Problem details:
Copy the listing below line for line, starting at its first line and ending with the line that has "both end tips." in it. Add nothing.

• • • • •

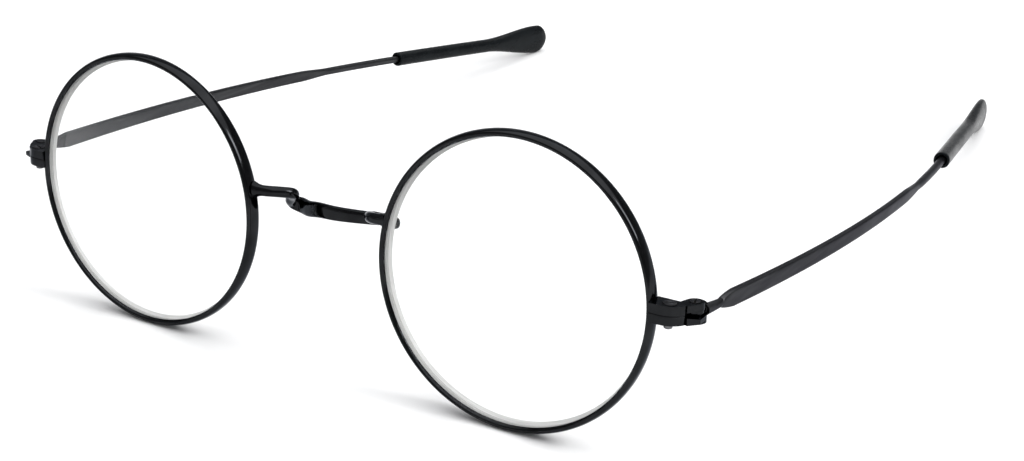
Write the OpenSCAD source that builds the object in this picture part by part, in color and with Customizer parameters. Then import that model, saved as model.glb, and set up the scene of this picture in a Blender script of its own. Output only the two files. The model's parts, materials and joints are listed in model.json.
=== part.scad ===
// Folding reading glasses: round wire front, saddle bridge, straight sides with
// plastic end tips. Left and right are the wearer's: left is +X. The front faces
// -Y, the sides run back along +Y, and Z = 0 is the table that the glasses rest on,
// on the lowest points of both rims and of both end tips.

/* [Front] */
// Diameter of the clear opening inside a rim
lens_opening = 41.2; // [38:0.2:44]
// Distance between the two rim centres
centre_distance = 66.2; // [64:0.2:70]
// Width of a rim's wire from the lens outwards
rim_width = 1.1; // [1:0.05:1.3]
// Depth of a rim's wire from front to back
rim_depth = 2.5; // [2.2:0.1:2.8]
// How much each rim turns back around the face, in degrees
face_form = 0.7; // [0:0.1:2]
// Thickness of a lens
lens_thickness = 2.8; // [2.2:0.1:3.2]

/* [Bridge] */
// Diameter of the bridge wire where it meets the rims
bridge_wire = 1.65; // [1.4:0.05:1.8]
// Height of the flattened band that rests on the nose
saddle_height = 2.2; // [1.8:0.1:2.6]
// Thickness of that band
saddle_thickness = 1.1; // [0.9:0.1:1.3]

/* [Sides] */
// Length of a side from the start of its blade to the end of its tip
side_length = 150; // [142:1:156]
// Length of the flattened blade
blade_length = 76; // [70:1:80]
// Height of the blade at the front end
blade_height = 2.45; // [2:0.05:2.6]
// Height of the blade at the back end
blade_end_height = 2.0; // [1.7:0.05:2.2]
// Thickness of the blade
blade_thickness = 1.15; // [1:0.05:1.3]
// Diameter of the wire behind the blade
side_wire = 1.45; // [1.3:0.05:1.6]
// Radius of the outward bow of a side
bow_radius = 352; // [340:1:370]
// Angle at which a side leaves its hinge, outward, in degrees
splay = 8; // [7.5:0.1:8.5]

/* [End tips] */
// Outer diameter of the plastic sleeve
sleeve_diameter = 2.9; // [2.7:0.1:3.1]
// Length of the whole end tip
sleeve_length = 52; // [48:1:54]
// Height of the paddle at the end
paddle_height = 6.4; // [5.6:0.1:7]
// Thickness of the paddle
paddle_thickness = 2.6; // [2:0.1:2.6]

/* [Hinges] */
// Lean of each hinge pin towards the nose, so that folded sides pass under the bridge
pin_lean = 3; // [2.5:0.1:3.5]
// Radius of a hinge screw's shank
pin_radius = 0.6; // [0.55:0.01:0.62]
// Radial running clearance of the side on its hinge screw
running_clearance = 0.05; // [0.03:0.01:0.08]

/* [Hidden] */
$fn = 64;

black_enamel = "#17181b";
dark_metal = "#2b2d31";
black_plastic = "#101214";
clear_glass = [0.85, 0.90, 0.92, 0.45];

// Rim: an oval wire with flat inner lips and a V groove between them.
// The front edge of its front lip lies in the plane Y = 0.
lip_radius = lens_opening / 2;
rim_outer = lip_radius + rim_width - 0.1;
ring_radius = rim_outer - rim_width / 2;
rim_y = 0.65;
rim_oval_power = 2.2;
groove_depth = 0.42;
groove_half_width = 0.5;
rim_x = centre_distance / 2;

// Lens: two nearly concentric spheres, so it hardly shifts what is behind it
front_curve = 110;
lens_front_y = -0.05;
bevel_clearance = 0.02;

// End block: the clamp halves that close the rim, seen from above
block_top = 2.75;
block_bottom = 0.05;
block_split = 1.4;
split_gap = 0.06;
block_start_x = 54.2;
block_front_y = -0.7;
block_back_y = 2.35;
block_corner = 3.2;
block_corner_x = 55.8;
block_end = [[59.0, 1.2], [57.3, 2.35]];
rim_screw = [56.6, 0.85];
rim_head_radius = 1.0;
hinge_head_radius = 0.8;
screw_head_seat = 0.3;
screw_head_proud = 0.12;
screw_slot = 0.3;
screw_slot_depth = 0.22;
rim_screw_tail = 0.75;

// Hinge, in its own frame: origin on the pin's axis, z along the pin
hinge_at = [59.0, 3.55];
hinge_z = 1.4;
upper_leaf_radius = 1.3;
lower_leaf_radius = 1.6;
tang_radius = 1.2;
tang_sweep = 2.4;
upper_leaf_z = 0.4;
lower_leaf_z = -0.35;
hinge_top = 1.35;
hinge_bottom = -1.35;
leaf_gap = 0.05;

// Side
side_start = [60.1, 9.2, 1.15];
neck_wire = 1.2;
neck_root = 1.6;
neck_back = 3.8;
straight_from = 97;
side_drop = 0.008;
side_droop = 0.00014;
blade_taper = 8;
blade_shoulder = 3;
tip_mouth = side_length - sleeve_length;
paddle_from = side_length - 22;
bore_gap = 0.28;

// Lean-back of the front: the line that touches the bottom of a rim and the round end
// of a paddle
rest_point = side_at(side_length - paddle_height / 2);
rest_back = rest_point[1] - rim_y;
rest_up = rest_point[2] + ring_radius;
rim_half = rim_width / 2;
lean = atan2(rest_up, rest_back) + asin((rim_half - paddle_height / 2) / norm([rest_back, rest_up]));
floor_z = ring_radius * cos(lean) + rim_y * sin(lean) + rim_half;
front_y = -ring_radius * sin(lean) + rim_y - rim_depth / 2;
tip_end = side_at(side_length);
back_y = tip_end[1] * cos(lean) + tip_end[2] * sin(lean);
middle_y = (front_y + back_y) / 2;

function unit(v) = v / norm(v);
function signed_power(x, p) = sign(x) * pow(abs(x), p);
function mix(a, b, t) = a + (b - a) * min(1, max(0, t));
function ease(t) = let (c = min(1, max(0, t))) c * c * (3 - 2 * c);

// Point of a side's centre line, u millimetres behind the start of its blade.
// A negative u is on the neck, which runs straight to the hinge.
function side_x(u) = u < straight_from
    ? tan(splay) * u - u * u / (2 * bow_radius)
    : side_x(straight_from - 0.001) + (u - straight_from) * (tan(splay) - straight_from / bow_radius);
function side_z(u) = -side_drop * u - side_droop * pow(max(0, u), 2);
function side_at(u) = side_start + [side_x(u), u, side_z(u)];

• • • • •

Result for this exercise:
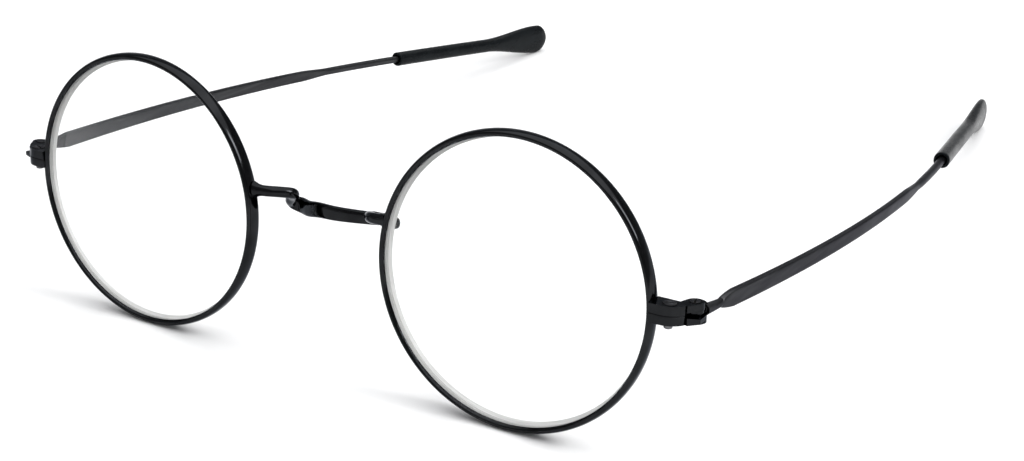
Write the OpenSCAD source that builds the object in this picture part by part, in color and with Customizer parameters. Then import that model, saved as model.glb, and set up the scene of this picture in a Blender script of its own. Output only the two files. The model's parts, materials and joints are listed in model.json.
=== part.scad ===
// Folding reading glasses: round wire front, saddle bridge, straight sides with
// plastic end tips. Left and right are the wearer's: left is +X. The front faces
// -Y, the sides run back along +Y, and Z = 0 is the table that the glasses rest on,
// on the lowest points of both rims and of both end tips.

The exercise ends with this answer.